The case Polakow-Suransky makes for doing these things is too perfunctory to warrant a detailed consideration of his recommendations. What is worth noting, however, is that the man who couldn’t quite bring himself either to accept or reject a realpolitik argument for cooperation with South Africa could easily make one with regard to the disposition of the West Bank (an argument that in the context of his book cannot help but remind us of the pragmatic case for breaking with South Africa made by Naomi Chazan decades earlier). But whatever he has or has not done in his epilogue, Polakow-Suransky has written a book that at least points to the truly complicated character of the situation he has chosen to describe.

That the people who will be sure to mine The Unspoken Alliance for evidence incriminating Israel will pause to take note of this complexity is something for which we cannot dare to hope.

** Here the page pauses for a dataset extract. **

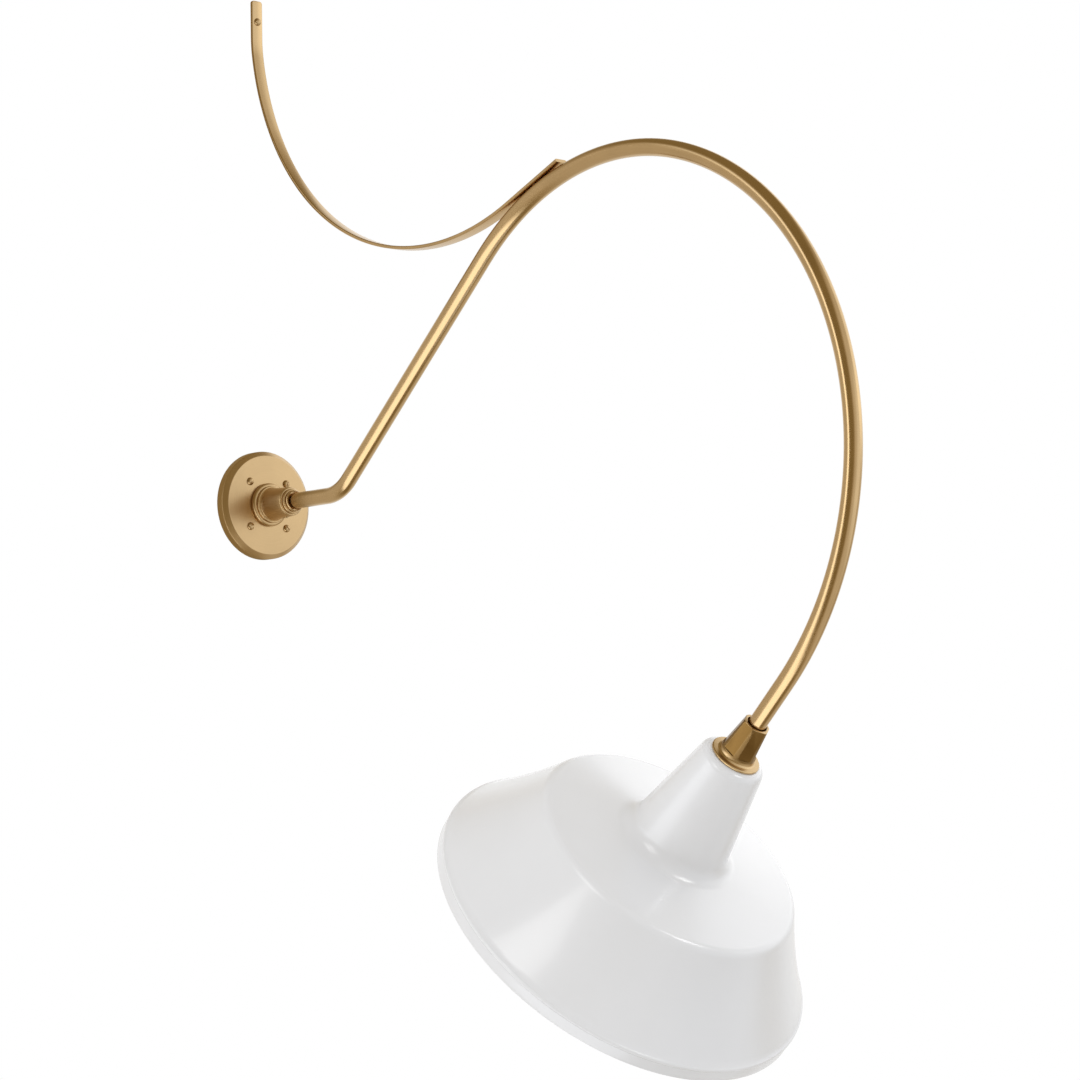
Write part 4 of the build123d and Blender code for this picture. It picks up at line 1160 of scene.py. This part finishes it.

It is all too easy to guess who will delightedly pounce on a book by a scholar affiliated with the Council on Foreign Relations that demonstrates—it will no doubt be said—how Israel learned from its long, admittedly unsavory association with South Africa the lessons in apartheid that it is applying now in the West Bank. One cannot of course blame Polakow-Suransky, who is himself no enemy of Israel, for the fact that other people are likely to misuse his book in this way, but one can regret that he has made it so easy for them to do so.